Note how he views volunteering for the military as a de facto declaration that one is selfless and is prepared to sacrifice. This is, in a phrase, a perfect identification of the reason why he feels it is acceptable to send young men to die in pointless futility.

This phrase also identifies the key reason why I did not join the military. I am a citizen, not a sacrificial animal.

EdMcGon said...

Myrhaf,
You ALMOST have me agreeing with you. The only problem with the "get in, kill Saddam, get out" plan is it does nothing to restore Iraq. If you want to know why that is important, see Germany after WWI.

I will grant you we have problems in Iraq now, but that's only because we are trying to run this war "on the cheap". This ain't Grenada. :P

Anonymous said...

Myrhaf,

Your commentary on the war and politics is about the best I've read. If you were inclined, you could easily be one of the best Objectivist soical/political commentators. Your understanding of philosophical principles and its application to politics is vastly superior to that of Robert Tracinski in my opinion. Its refreshing to read someone who understands that Iraq and Afghanistan were humanitarian missions drenched in altruism and little else.

Bill Visconti

Myrhaf said...

Bill, thanks for the compliment, but I wouldn't say my commentary is better than Robert Tracsinski's. I'm torn and uncertain as to what we should do now in Iraq.
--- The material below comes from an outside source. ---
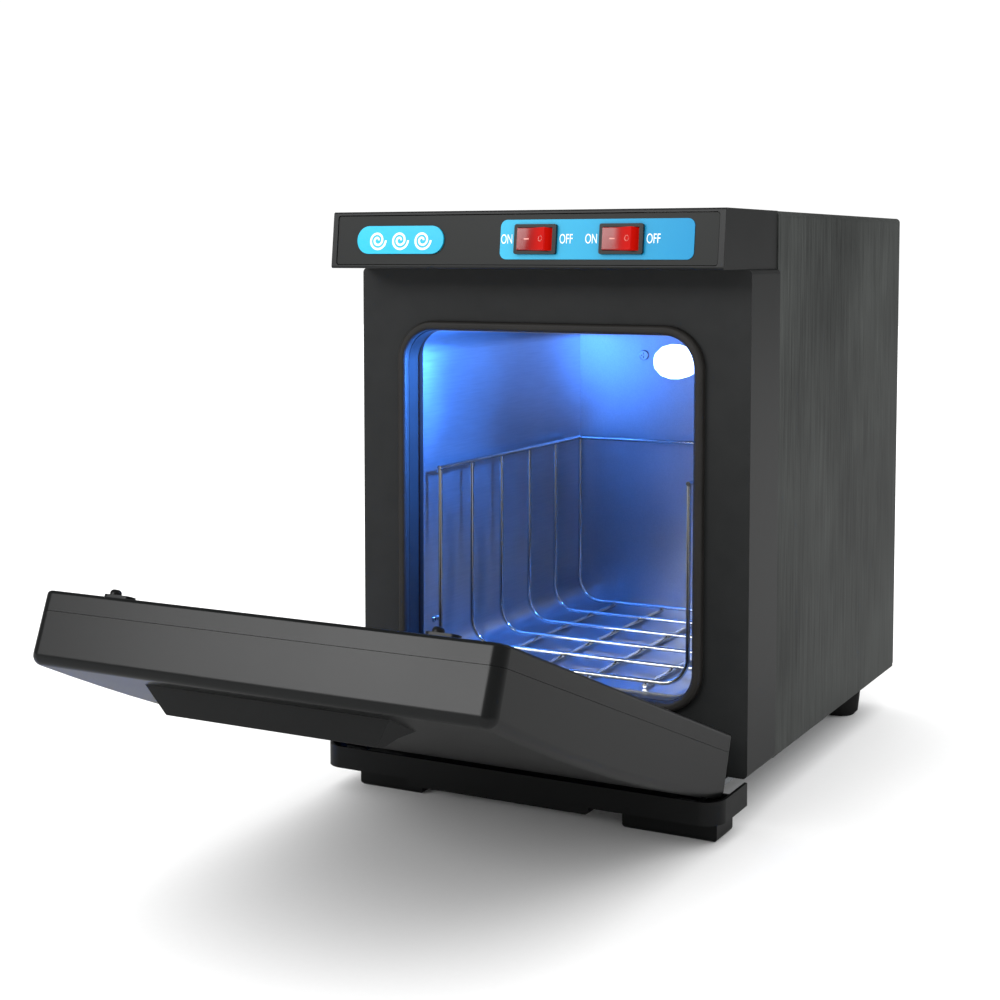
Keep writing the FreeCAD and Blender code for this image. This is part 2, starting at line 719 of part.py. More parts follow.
def wire_path(points, radius):
    """A wire of straight runs joined by tangent arcs, from points in order."""
    edges = []
    start = points[0]
    for before, corner, after in zip(points, points[1:], points[2:]):
        to_start, to_end = (before - corner).normalize(), (after - corner).normalize()
        half = to_start.getAngle(to_end) / 2
        trim = radius / math.tan(half)
        middle_way = (to_start + to_end).normalize()
        middle = corner + middle_way * (radius / math.sin(half) - radius)
        first, last = corner + to_start * trim, corner + to_end * trim
        edges.append(Part.LineSegment(start, first).toShape())
        edges.append(Part.Arc(first, middle, last).toShape())
        start = last
    edges.append(Part.LineSegment(start, points[-1]).toShape())
    return Part.Wire(edges)


def swept(points, bend, radius):
    """A round wire solid along a bent path."""
    path = wire_path(points, bend)
    first = path.Edges[0]
    tangent = first.tangentAt(first.FirstParameter)
    ring = Part.Wire(Part.makeCircle(radius, points[0], tangent))
    return path.makePipeShell([ring], True, True)


def make_rack():
    """Welded wire rack: six hoops, three top rails and four floor wires, each just touching."""
    wire, half = float(size("wire")), float(size("rack_half"))
    low, high = float(size("rack_low")), float(size("rack_high"))
    start, end = float(size("rack_front")), float(size("rack_back"))
    weld = wire + WELD_GAP
    long = end - start + 2 * wire
    hoops = []
    for i in range(HOOPS):
        y = start + (end - start) * i / (HOOPS - 1)
        corners = [Vector(-half, y, high - weld), Vector(-half, y, low), Vector(half, y, low),
                   Vector(half, y, high - weld)]
        hoops.append(swept(corners, HOOP_BEND, wire))
    rails = [Part.makeCylinder(wire, long, Vector(x, start - wire, high), Vector(0, 1, 0))
             for x in (-half, half)]
    rails.append(Part.makeCylinder(wire, 2 * (half - weld), Vector(weld - half, end, high),
                                   Vector(1, 0, 0)))
    floor = [Part.makeCylinder(wire, long, Vector(x, start - wire, low - wire - weld),
                               Vector(0, 1, 0)) for x in FLOOR_WIRES]
    for label, wires in (("rack_hoops", hoops), ("rack_rails", rails), ("rack_floor_wires", floor)):
        node = doc.addObject("Part::Feature", label)
        node.Shape = Part.makeCompound(wires)
        node.Placement = Placement()
        keep(node, label)


HOOPS = 6
HOOP_BEND = 14.0
FLOOR_WIRES = (-48.0, -16.0, 16.0, 48.0)
WELD_GAP = 0.02


# ---------------------------------------------------------------- door

PIN_REACH = 11.0


def make_door_cover():
    """Outer door shell: bowed face, rounded edges, hollow from the inside, two hinge notches."""
    half, low, high = size("door_half"), size("door_low"), size("door_high")
    parting = front - size("door_gap") - size("liner_thick")
    outer = front - size("door_gap") - size("door_thick")
    block = box((-half, half), (outer - size("door_bow"), parting), (low, high))
    crowned = doc.addObject("Part::Common", "Crowned")
    crowned.Base = block
    crowned.Tool = bow_cylinder()
    cornered = round_edges(crowned, size("door_corner"), lambda e: is_along(e, 1))
    shaped = round_edges(cornered, 4.5, lambda e: e.CenterOfMass.y < float(outer) + 2)
    hollow = rounded_block((2.2 - half, half - 2.2), (outer + 3.2, parting + 1),
                           (low + 14.5, high - 2.2), 1, 3.3)
    notches = [box((side * size("hinge_x") - 8, side * size("hinge_x") + 8),
                   (outer - 6, parting + 1), (low - 1, size("hinge_z") + 5)) for side in (-1, 1)]
    pins = [rod("x", size("pin_radius"), (side * size("hinge_x") - PIN_REACH, size("hinge_y"),
                                          size("hinge_z")), 2 * PIN_REACH) for side in (-1, 1)]
    keep(swing_open(cut(shaped, hollow, *notches, *pins, *handle_holes())), "door_cover")


def bow_cylinder():
    """The large cylinder that the door's outer face follows."""
    low, high, bow = size("door_low"), size("door_high"), size("door_bow")
    chord = (high - low) / 2
    radius = (chord * chord + bow * bow) / (2 * bow)
    outer = front - size("door_gap") - size("door_thick")
    return rod("x", radius, (-160, outer - bow + radius, (low + high) / 2), 320)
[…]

That's part of the tragedy of the package deal. Part of me says the left is correct, we should bug out. The other part of me says those commie bastards are NEVER correct.
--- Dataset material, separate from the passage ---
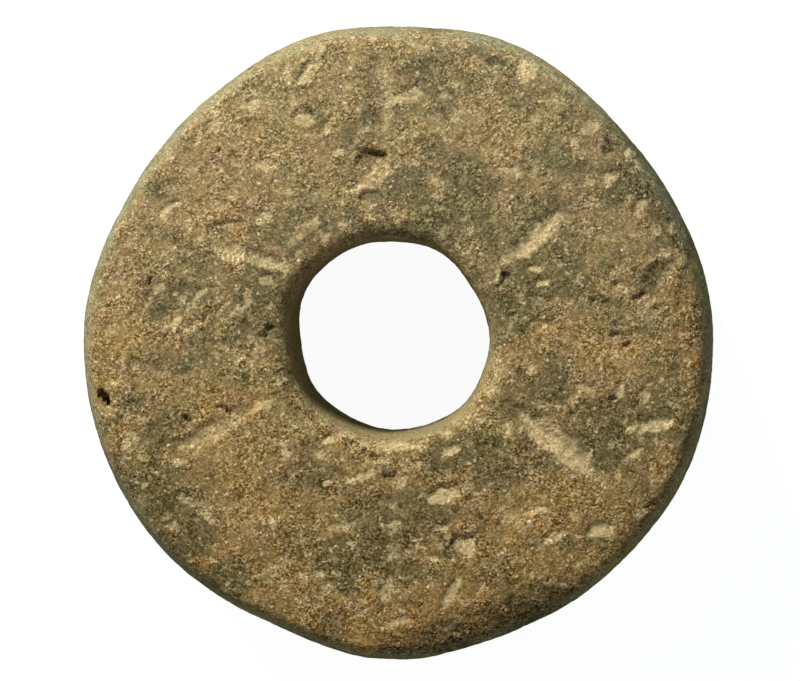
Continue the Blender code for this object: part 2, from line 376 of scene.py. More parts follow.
GREY_AND_PAINTED_SHADE = {
    "right of the hole": ((548, 378), 20, 76, 52, 1.00),
    "below the hole, right": ((478, 458), -25, 120, 62, 1.00),
    "below the hole": ((420, 520), 10, 110, 60, 0.70),
    "above the hole": ((430, 178), 10, 120, 70, 0.95),
    "hole, upper right": ((440, 215), -20, 100, 40, 0.90),
    "upper middle": ((540, 165), 0, 130, 60, 0.45),
    "upper right": ((650, 178), -60, 120, 50, 0.90),
    "right edge, above": ((675, 230), -75, 90, 40, 0.90),
    "right of the upper right stroke": ((580, 240), 0, 60, 60, 0.65),
    "right hollow": ((655, 280), 45, 50, 30, 0.80),
    "right of the hole, above": ((520, 305), 80, 60, 30, 0.60),
    "right pits": ((612, 330), 10, 50, 26, 0.70),
    "right edge": ((692, 450), 75, 120, 40, 0.85),
    "lower right": ((610, 445), 0, 60, 40, 0.50),
    "left of the hole": ((252, 310), 80, 110, 54, 0.75),
    "left of the hole, below": ((215, 372), 10, 90, 40, 0.55),
    "lower left edge": ((170, 520), -50, 150, 50, 0.75),
    "below the lower left stroke": ((290, 480), 0, 90, 60, 0.40),
    "bottom left": ((290, 525), 20, 80, 60, 0.35),
    "bottom": ((350, 560), 10, 80, 50, 0.50),
    "lower middle": ((390, 535), 0, 70, 60, 0.60),
    # Painted shade: the rim at the lower right, which falls away from the light, is greyed darker.
    "bottom right edge": ((490, 620), 18, 200, 40, 0.70),
    "left, above": ((160, 300), 50, 80, 30, 0.45),
    "upper left edge": ((115, 230), 60, 60, 20, 0.45),
    "slot": ((367, 108), 88, 100, 26, 0.34),
    "right, between the strokes": ((560, 292), 5, 160, 64, 0.75),
    "upper right, wide": ((600, 160), -45, 170, 90, 0.40),
    "upper left, small": ((166, 212), 45, 40, 26, 0.40),
    "hole, right": ((504, 322), 88, 74, 36, 1.40),
    "above the hole, left": ((342, 216), 25, 100, 40, 0.40),
    "left, wide": ((190, 362), 20, 90, 50, 0.50),
    "bottom, wide": ((400, 575), 0, 170, 50, 0.45),
    # Painted shade: the lip above the hole, which slopes away from the light, is greyed darker.
    "hole, top": ((385, 228), 0, 200, 34, 0.45),
    "top hollow": ((500, 66), 20, 34, 26, 0.70),
    "lower right stroke, above": ((590, 420), -30, 80, 30, 0.55),
}

# Clouds in the clay, as (clouds per millimetre, detail, roughness), and how far some drift, in millimetres
BROAD = (0.22, 3, 0.55)
ROSY = (0.50, 3, 0.55)
MOTTLE = (0.80, 3, 0.55)
COARSE = (1.1, 2, 0.5)
PATCHY = (1.5, 5, 0.72)
DRIFT = (2.4, 2, 0.6)
SPECKLE = (4.5, 4, 0.75)
DRIFT_REACH = 0.45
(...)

Edmcgon, this answer is to your comment also. I didn't actually advocate that we should leave Iraq -- although that might be the logical inference from my argument. As I say, I'm still trying to work it out.

Myrhaf said...

I might add that the most important part of my post is the two paragraphs from Ayn Rand. I find it fascinating that they apply today. America has not learned the lessons of Vietnam.

Anonymous said...

What to do about Iraq?

I like David Odden's plan.

EdMcGon said...

Inspector,
The only problem with David's plan is we'd be back there in a week.